Canning, through her many community connections, helped to arrange buses so that families in the community could attend without barriers of transportation costs. “This event is all about the community supporting each other through learning, education, and family involvement,” says Canning. “Science Rendezvous is about science, but it’s also about parents being involved in their children’s education in a real tangible way, learning with them, and then connecting and inspiring kids to higher education. For those in higher education at UofGH, they’re able to give back and share what they’ve learned. It’s moments like this that keep everyone moving together.”
“We are grateful to have partnered with Alison and Let’s Get Together for this event,” says Dr. Agnes Coutinho, Assistant Program Head of Kinesiology and Co-Chair of Science Rendezvous at UofGH. “Alison played an instrumental role in not only getting the word out to the community, but also having the vision to showcase the amazing science projects from elementary and high school students. She’s passionate about inspiring youth and opening potential opportunities for them, and this Science Rendezvous was the perfect platform. It allowed those students to step into the university setting, and maybe that will spark that interest in them.”
“For families who haven’t had any experience with academia, to open our doors and make it a welcoming and approachable place is really important for outreach, and will help to foster the idea in children and young families who haven’t thought about higher education that this is something that could be in their reach, in their backyard,” agrees Dr. Snook.
UofGH also welcomed school trustee Harpreet Gill, Trustee for Ward 1, Etobicoke North. Gill says events like Science Rendezvous help to increase community awareness and broaden horizons. “It’s important that events like this continue to happen in the community – not only to build that sense of community and connection to what’s around you, but also to broaden perspectives,” says Gill. “If we take a step back and really evaluate what an event like this can do for a community like ours, there are so many benefits and advantages. From mixing and mingling and getting to know your community members, to learning more about what science really looks like and can lead to – it really highlights the community coming together.”

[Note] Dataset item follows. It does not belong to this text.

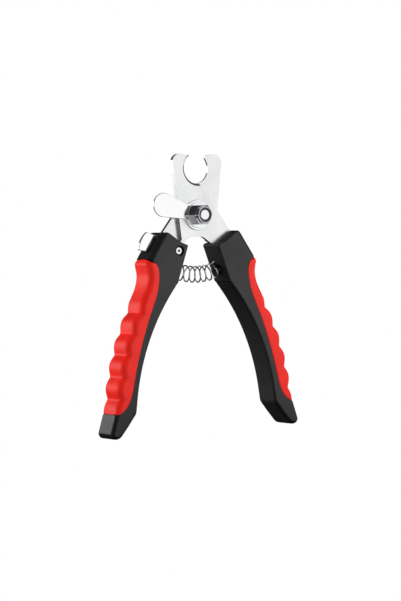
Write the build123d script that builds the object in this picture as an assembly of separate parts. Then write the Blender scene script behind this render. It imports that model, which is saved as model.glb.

Ryan Marciniak, owner of Astronomy in Action, brought his portable planetarium to Science Rendezvous. He says he jumped at the chance to participate. “For everybody who was part of it, there’s no-one who comes away without a smile on their face. That’s really what it’s about, everybody who comes out has a good time, they learn something new, and they get to feel good about what they’ve done.”
UofGH students get involved
Another key to the event’s success was a team of UofGH student volunteers, who represented all programs at UofGH. “Our student volunteers were absolutely amazing,” says Dr. Coutinho. “They came early, helped to set up, they stayed later, helped to take things down, they were excited, and they had fun.”
“There was a lot of enthusiasm and passion from the many students that were managing the various stations, and it was so great to see them,” says Gill. “I struck up a conversation with many University of Guelph-Humber students that afternoon, and just seeing their passion and wanting to give back to the community with this event was really great.”
Skylar Rego, graduating UofGH Psychology student, has volunteered at Science Rendezvous for the last two years as a Senior Communications Manager. She says she volunteered to build on her experience as a Sr. START Leader, and to help the event grow. “Volunteering at events like this is important for students because it allows them to get involved, and utilize the skills they are learning in class. It also allows students to give back to the community, especially members in surrounding areas which really does feel great, and can make such a huge impact! It is also a lot of fun, and it is CCR certified!”
“Even if you don't want to volunteer, I strongly recommend dropping by for the event to see what it is like,” she continues. “We truly have something for everyone to be involved, and you get to learn about science in ways you may not have even thought of. Even though I am graduating, I’m looking forward to seeing the event grow.”
Dr. Coutinho says that Science Rendezvous gives students the opportunity to practice professional life skills. “In this opportunity, students are working side-by-side, and they are also networking with those that are coming in to view what it is we’re doing here. It’s a wonderful way for them to practice their skills in communicating and interacting with the public, and people of all ages,” she says.
“This year’s Science Rendezvous event at the University of Guelph-Humber was a great success,” says UofGH Vice-Provost Dr. John Walsh. “Real-world learning is a cornerstone of our philosophy at UofGH, and through this event we were able to bring science and the community together to make science accessible and inspire learning. I would like to extend our sincere thanks to all who supported this event and helped to make it so successful.”
Science Rendezvous takes place on the Saturday of Mother’s Day weekend each year. Canning says she is looking forward to helping with next year’s Science Rendezvous event at UofGH on May 9, 2020. “We’re looking forward to growing this,” she says. “Next year we hope we will have more projects, more students, and more parents sharing their stories. It’s not always easy to do that, and not everyone knows how, so by sharing stories, and empowering others, and seeing what’s possible, that’s how we will create that positive change in our community and in some cases, break cycles of poverty.”